Tuna, D., Lu, Y., Koslowski, A., & Thiel, W. (2016). Semiempirical Quantum-Chemical Orthogonalization-Corrected Methods: Benchmarks of Electronically Excited States. Journal of Chemical Theory and Computation, 12(9), 4400-4422. doi:10.1021/acs.jctc.6b00403.


Cite as: http://hdl.handle.net/11858/00-001M-0000-002B-9C35-F
Abstract
The semiempirical orthogonalization-corrected OMx methods have recently been shown to perform well in extensive ground-state benchmarks. They can also be applied to the computation of electronically excited states when combined with a suitable multireference configuration interaction (MRCI) treatment. We report on a comprehensive evaluation of the performance of the OMx/MRCI methods for electronically excited states.
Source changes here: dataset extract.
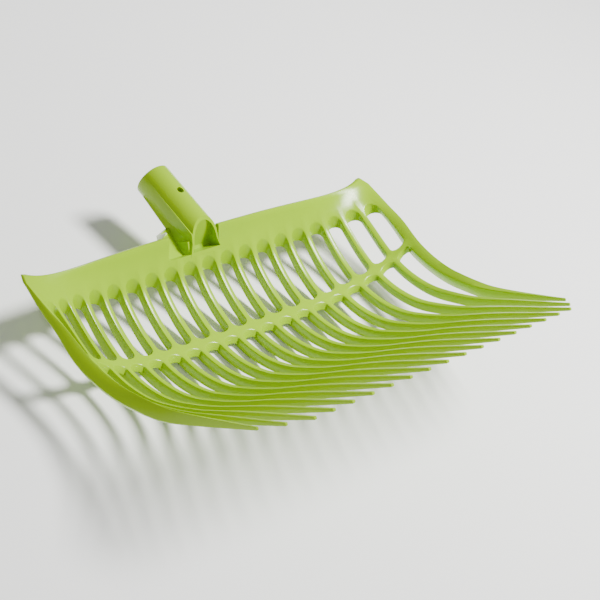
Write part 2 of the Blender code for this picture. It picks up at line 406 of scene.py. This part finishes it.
def tine_taper(tine, s):
    """Share of the taper reached at s: 0 above the pointed end, 1 at the tip."""
    tip = tine_tip(tine)
    return float(np.clip((s - tip + TAPER) / TAPER, 0.0, 1.0))


def comb_depth(x, s, tine):
    """Thickness of the comb from front to back."""
    along = np.clip(1 + s / HEADER_RISE, 0, 1)
    depth = HEADER_THICK + (ROOT_DEPTH - HEADER_THICK) * along
    if tine < 0:
        return RIB_THICK if s > RIB_TOP / 2 else depth
    belly = DEPTHS.get(end_rank(tine), BELLY_DEPTH)
    depth += (belly - ROOT_DEPTH) * smooth_step(s / BELLY) * (s > 0)
    return depth + (TIP_DEPTH - depth) * tine_taper(tine, s)


def slant(s, tine):
    """How much lower the back of the comb is than its front at s."""
    if s < SLANT_REACH:
        along = np.clip(1 + s / HEADER_RISE, 0, 1)
        return SLOT_SLANT * along * (1 - max(s, 0.0) / SLANT_REACH) ** 1.5
    if tine < 0 and s > (RIB_TOP + RIB_BOTTOM) / 2:
        return RIB_SLANT
    return 0.0


def moulded_comb():
    """The whole comb with its thickness, its pointed tines and its rounded rims, bent into the bowl."""
    bm = flat_comb()
    owner = bm.verts.layers.int["tine"]
    half = tine_x(0) + END_TINE_WIDTH / 2
    front = list(bm.verts)
    for vert in front:
        if vert.co.y < 0:
            vert.co.y *= header_scale(vert.co.x)
    extruded = bmesh.ops.extrude_face_region(bm, geom=bm.faces[:], use_keep_orig=True)
    back = [item for item in extruded["geom"] if isinstance(item, bmesh.types.BMVert)]
    for vert in back:
        x, s = vert.co.xy
        vert.co.z = -comb_depth(x, s, vert[owner])
        vert.co.y += slant(s, vert[owner])
    for vert in front + back:
        x, s = vert.co.xy
        tine = vert[owner]
        if tine >= 0:
            width = full_width(tine)
            narrow = 1 + (TIP_WIDTH / width - 1) * tine_taper(tine, s)
            vert.co.x = tine_x(tine) + (x - tine_x(tine)) * narrow
        inset = abs(x) - (half - CORNER)
        if inset > 0 and s < 0:
            drop = CORNER - math.sqrt(max(CORNER ** 2 - inset ** 2, 0.0))
            vert.co.y += drop * -s / HEADER_RISE
    bmesh.ops.recalc_face_normals(bm, faces=bm.faces)
    rims = [edge for edge in bm.edges if len(edge.link_faces) == 2 and edge.calc_face_angle() > RIM_ANGLE]
    bmesh.ops.bevel(
        bm, geom=rims, offset=EDGE_ROUND, segments=2, profile=0.5, affect="EDGES", material=-1,
        clamp_overlap=False)
    flat = np.array([vert.co for vert in bm.verts])
    for vert, point in zip(bm.verts, bend(flat)):
        vert.co = point
    bmesh.ops.recalc_face_normals(bm, faces=bm.faces)
    return mesh_object("fork_head", bm)


# ---------------------------------------------------------------- the socket

def socket_matrix(distance):
    """Frame of the socket at a distance from its mouth: x across, y to its top line, z down it."""
    turn = Matrix((Vector((1, 0, 0)), -SOCKET_TOP, DOWN_SOCKET)).transposed()
    return Matrix.Translation(MOUTH + DOWN_SOCKET * distance) @ turn.to_4x4()


def rod(radius, start, end):
    """Cylinder along the socket's axis, between two distances from its mouth."""
    bm = bmesh.new()
    bmesh.ops.create_cone(
        bm, cap_ends=True, segments=64, radius1=radius, radius2=radius, depth=end - start)
    bmesh.ops.transform(bm, matrix=socket_matrix((start + end) / 2), verts=bm.verts)
    return bm


def socket_body():
    bm = bmesh.new()
    bmesh.ops.create_cone(
        bm, cap_ends=True, segments=96, radius1=SOCKET_R, radius2=SOCKET_R, depth=SOCKET_REACH)
    bmesh.ops.translate(bm, vec=(0, 0, SOCKET_REACH / 2), verts=bm.verts)
    mouth = [edge for edge in bm.edges if all(vert.co.z < 0.01 for vert in edge.verts)]
    bmesh.ops.bevel(
        bm, geom=mouth, offset=MOUTH_ROUND, segments=3, profile=0.5, affect="EDGES", material=-1)
    bmesh.ops.transform(bm, matrix=socket_matrix(0.0), verts=bm.verts)
    return mesh_object("socket_body", bm)


def socket_cheeks():
    """Flat sides below the ridges: they start on the round body and stand out more towards the header."""
    ridge_x = SOCKET_R * math.sin(CREASE_ANGLE)
    ridge_y = -SOCKET_R * math.cos(CREASE_ANGLE)
    corners = {}
    for side in (0, 1):
        sign = 2 * side - 1
        corners[side, 0, 0] = (sign * ridge_x, ridge_y, CHEEK_START)
        corners[side, 1, 0] = (sign * ridge_x, CHEEK_START_DROP, CHEEK_START)
        corners[side, 0, 1] = (sign * (SOCKET_R + RIDGE_OUT), ridge_y + RIDGE_FALL, SOCKET_REACH)
        corners[side, 1, 1] = (sign * FLARE_X, CHEEK_DROP, SOCKET_REACH)
    bm = hexahedron(corners)
    bmesh.ops.transform(bm, matrix=socket_matrix(0.0), verts=bm.verts)
    return mesh_object("socket_cheeks", bm)


def pocket_arch():
    """Round upper part of the end pocket, cut off at the pocket's back and floor."""
    bm = rod(SOCKET_R - END_WALL, POCKET_START, SOCKET_REACH)
    for spot, outward in (((0, POCKET_BACK, 0), (0, -1, 0)), ((0, 0, POCKET_FLOOR), (0, 0, -1))):
        geometry = bm.verts[:] + bm.edges[:] + bm.faces[:]
        bmesh.ops.bisect_plane(bm, geom=geometry, plane_co=spot, plane_no=outward, clear_outer=True)
        bmesh.ops.holes_fill(bm, edges=bm.edges[:], sides=0)
    return mesh_object("end_pocket", bm)


def end_pocket():
    """Arched pocket in the socket's end, whose back wall drops towards the bottom."""
    pocket = pocket_arch()
    foot = {}
    back = {}
    for i, side in enumerate((-1, 1)):
        for j, y in enumerate((POCKET_BACK, POCKET_FRONT)):
            foot[i, j, 0] = (side * FOOT_HALF, y, POCKET_FLOOR)
            foot[i, j, 1] = (side * FOOT_TOP_HALF, y, FOOT_TOP)
        for k, run in enumerate((-POCKET_RUN, POCKET_RUN)):
            wall = run / POCKET_SLOPE
            back[i, 0, k] = (side * 2 * SOCKET_R, wall - FAR, POCKET_TOP + run)
            back[i, 1, k] = (side * 2 * SOCKET_R, wall, POCKET_TOP + run)
    combine(pocket, mesh_object("pocket_foot", hexahedron(foot)), "UNION")
    combine(pocket, mesh_object("pocket_back", hexahedron(back)), "DIFFERENCE")
    return pocket


def gusset_solid():
    bm = hexahedron(GUSSET)
    shoulder = [edge for edge in bm.edges if all(vert.co.x > 20 and vert.co.z > 24 for vert in edge.verts)]
    bmesh.ops.bevel(bm, geom=shoulder, offset=GUSSET_SHOULDER, segments=1, affect="EDGES", material=-1)
    bmesh.ops.bevel(
        bm, geom=bm.edges[:], offset=GUSSET_ROUND, segments=2, profile=0.5, affect="EDGES", material=-1)
    return mesh_object("gusset", bm)


def gusset_room():
    bm = hexahedron(GUSSET_ROOM)
    outer = [edge for edge in bm.edges if all(vert.co.x > 5.2 for vert in edge.verts)]
    rounded = [edge for edge in outer if all(vert.co.z < 5 for vert in edge.verts)]
    rounded += [edge for edge in outer if all(vert.co.y < 0 for vert in edge.verts)]
    bmesh.ops.bevel(
        bm, geom=rounded, offset=ROOM_ROUND, segments=5, profile=0.5, affect="EDGES", material=-1)
    return mesh_object("gusset_room", bm)


def screw_hole():
    bm = bmesh.new()
    bmesh.ops.create_cone(
        bm, cap_ends=True, segments=32, radius1=HOLE_R, radius2=HOLE_R, depth=SOCKET_R)
    turn = Vector((0, 0, 1)).rotation_difference(SOCKET_TOP).to_matrix().to_4x4()
    centre = MOUTH + DOWN_SOCKET * HOLE_AT + SOCKET_TOP * (BORE_R + SOCKET_R / 4)
    bmesh.ops.transform(bm, matrix=Matrix.Translation(centre) @ turn, verts=bm.verts)
    return mesh_object("screw_hole", bm)


def whole_socket():
    socket = socket_body()
    combine(socket, socket_cheeks(), "UNION")
    front = box((-FAR, SOCKET_FRONT, -FAR), (FAR, FAR, FAR))
    foot = box((-FAR, -FAR, -FAR), (FAR, FAR, FLOOR_Z - 1))
    combine(socket, mesh_object("front", front), "DIFFERENCE")
    combine(socket, mesh_object("foot", foot), "DIFFERENCE")
    return socket


def fork_head():
    head = moulded_comb()
    combine(head, gusset_solid(), "UNION")
    combine(head, gusset_room(), "DIFFERENCE")
    combine(head, mesh_object("socket_room", box(*SOCKET_ROOM)), "DIFFERENCE")
    combine(head, mesh_object("heel", box(*HEEL)), "UNION")
    combine(head, whole_socket(), "UNION")
    combine(head, mesh_object("bore", rod(BORE_R, BORE_START, BORE_DEPTH)), "DIFFERENCE")
    combine(head, screw_hole(), "DIFFERENCE")
    combine(head, end_pocket(), "DIFFERENCE")
    mesh = head.data
    points = np.zeros(len(mesh.vertices) * 3)
    mesh.vertices.foreach_get("co", points)
    mesh.vertices.foreach_set("co", place(points.reshape(-1, 3)).ravel())
    mesh.update()
    mesh.shade_smooth()
    mesh.set_sharp_from_angle(angle=SHARP_ANGLE)
    return head


# ---------------------------------------------------------------- material

def linear(hex_colour):
    """Linear RGBA from an sRGB hex colour."""
    channels = [int(hex_colour[i:i + 2], 16) / 255 for i in (1, 3, 5)]
    return (*[c / 12.92 if c <= 0.04045 else ((c + 0.055) / 1.055) ** 2.4 for c in channels], 1.0)


def node(tree, kind, settings=None, **links):
    """Add a node, set its properties, and set or link its inputs by name."""
    made = tree.nodes.new(kind)
    for name, value in (settings or {}).items():
        setattr(made, name, value)
    for name, value in links.items():
        socket = made.inputs[name.replace("_", " ")]
        if isinstance(value, bpy.types.NodeSocket):
            tree.links.new(value, socket)
        else:
            socket.default_value = value
    return made


def lime_polypropylene():
    """Injection moulded polypropylene: even lime green, a soft gloss, faintly waxy and rippled."""
    material = bpy.data.materials.new("lime_polypropylene")
    material.use_nodes = True
    tree = material.node_tree
    tree.nodes.clear()
    where = node(tree, "ShaderNodeTexCoord").outputs["Object"]
    flow = node(tree, "ShaderNodeTexNoise", Vector=where, Scale=1 / (45 * MM), Detail=2.0)
    tint = node(tree, "ShaderNodeMix", {"data_type": "RGBA"}, Factor=flow.outputs["Fac"])
    tint.inputs[6].default_value = linear("#8DB400")
    tint.inputs[7].default_value = linear("#95BC00")
    grain = node(tree, "ShaderNodeTexNoise", Vector=where, Scale=1 / (1.2 * MM), Detail=3.0)
    ripple = node(tree, "ShaderNodeTexNoise", Vector=where, Scale=1 / (14 * MM), Detail=1.0)
    fine = node(tree, "ShaderNodeBump", Height=grain.outputs["Fac"], Strength=0.06, Distance=0.2 * MM)
    relief = node(
        tree, "ShaderNodeBump", Height=ripple.outputs["Fac"], Strength=0.25, Distance=0.5 * MM,
        Normal=fine.outputs["Normal"])
    gloss = node(
        tree, "ShaderNodeMapRange", Value=grain.outputs["Fac"], From_Min=0.3, From_Max=0.7,
        To_Min=0.2, To_Max=0.26)
    shader = node(
        tree, "ShaderNodeBsdfPrincipled", Base_Color=tint.outputs[2], Roughness=gloss.outputs["Result"],
        Normal=relief.outputs["Normal"], IOR=1.49, Specular_IOR_Level=0.3)
    output = node(tree, "ShaderNodeOutputMaterial")
    tree.links.new(shader.outputs["BSDF"], output.inputs["Surface"])
    return material


def pale_floor():
    material = bpy.data.materials.new("pale_floor")
    material.use_nodes = True
    shader = material.node_tree.nodes["Principled BSDF"]
    shader.inputs["Base Color"].default_value = linear("#F4F4F2")
    shader.inputs["Roughness"].default_value = 0.9
    return material


# ---------------------------------------------------------------- stage

CAMERA_AT = Vector((1044.3, 1040.3, 257.8))
CAMERA_RIGHT = Vector((-0.649, 0.752, -0.115))
CAMERA_LOOK = Vector((-0.726, -0.657, -0.202))
LENS = 110.0
FLOOR_HALF = 6.0
SKY = 0.3
LIT_POINT = Vector((0.0, 0.0, 0.05))
# Soft lights: name, place, diameter in metres and power in watts
LIGHTS = (
    ("overhead", Vector((-0.8, 0.35, 1.45)), 0.5, 72.0),
    ("near_side", Vector((1.05, 0.6, 0.95)), 0.1, 3.0),
)


def camera():
    data = bpy.data.cameras.new("camera")
    data.lens = LENS
    data.sensor_width = 36.0
    made = bpy.data.objects.new("camera", data)
    look = (TURN @ CAMERA_LOOK).normalized()
    right = TURN @ CAMERA_RIGHT
    up = right.cross(look).normalized()
    right = look.cross(up)
    spot = TURN @ CAMERA_AT * MM - ORIGIN
    made.matrix_world = Matrix.Translation(spot) @ Matrix((right, up, -look)).transposed().to_4x4()
    bpy.context.scene.collection.objects.link(made)
    bpy.context.scene.camera = made


def area_light(name, spot, size, power):
    data = bpy.data.lights.new(name, "AREA")
    data.shape = "DISK"
    data.size = size
    data.energy = power
    made = bpy.data.objects.new(name, data)
    made.location = spot
    made.rotation_euler = (LIT_POINT - spot).to_track_quat("-Z", "Y").to_euler()
    bpy.context.scene.collection.objects.link(made)


def stage():
    bm = bmesh.new()
    bmesh.ops.create_grid(bm, x_segments=1, y_segments=1, size=FLOOR_HALF)
    floor = mesh_object("floor", bm)
    floor.data.materials.append(pale_floor())
    world = bpy.data.worlds.new("studio")
    world.use_nodes = True
    sky = world.node_tree.nodes["Background"]
    sky.inputs["Color"].default_value = (1.0, 1.0, 1.0, 1.0)
    sky.inputs["Strength"].default_value = SKY
    bpy.context.scene.world = world
    for light in LIGHTS:
        area_light(*light)


# ---------------------------------------------------------------- putting it together

head = fork_head()
head.data.materials.clear()
head.data.materials.append(lime_polypropylene())
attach(head, "root")
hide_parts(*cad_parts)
stage()
camera()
The present benchmarks cover vertical excitation energies, excited-state equilibrium geometries (including an analysis of significant changes between ground- and excited-state geometries), minimum-energy conical intersections, ground- and excited-state zero-point vibrational energies, and 0–0 transition energies for a total of 520 molecular structures and 412 excited states. For comparison, we evaluate the TDDFT/B3LYP method for all benchmark sets, and the CC2, MRCISD, and CASPT2 methods for some of them. We find that the current OMx/MRCI methods perform reasonably well for many of the excited-state properties. However, in comparison to the first-principles methods, there are also a number of shortcomings that should be addressed in future developments.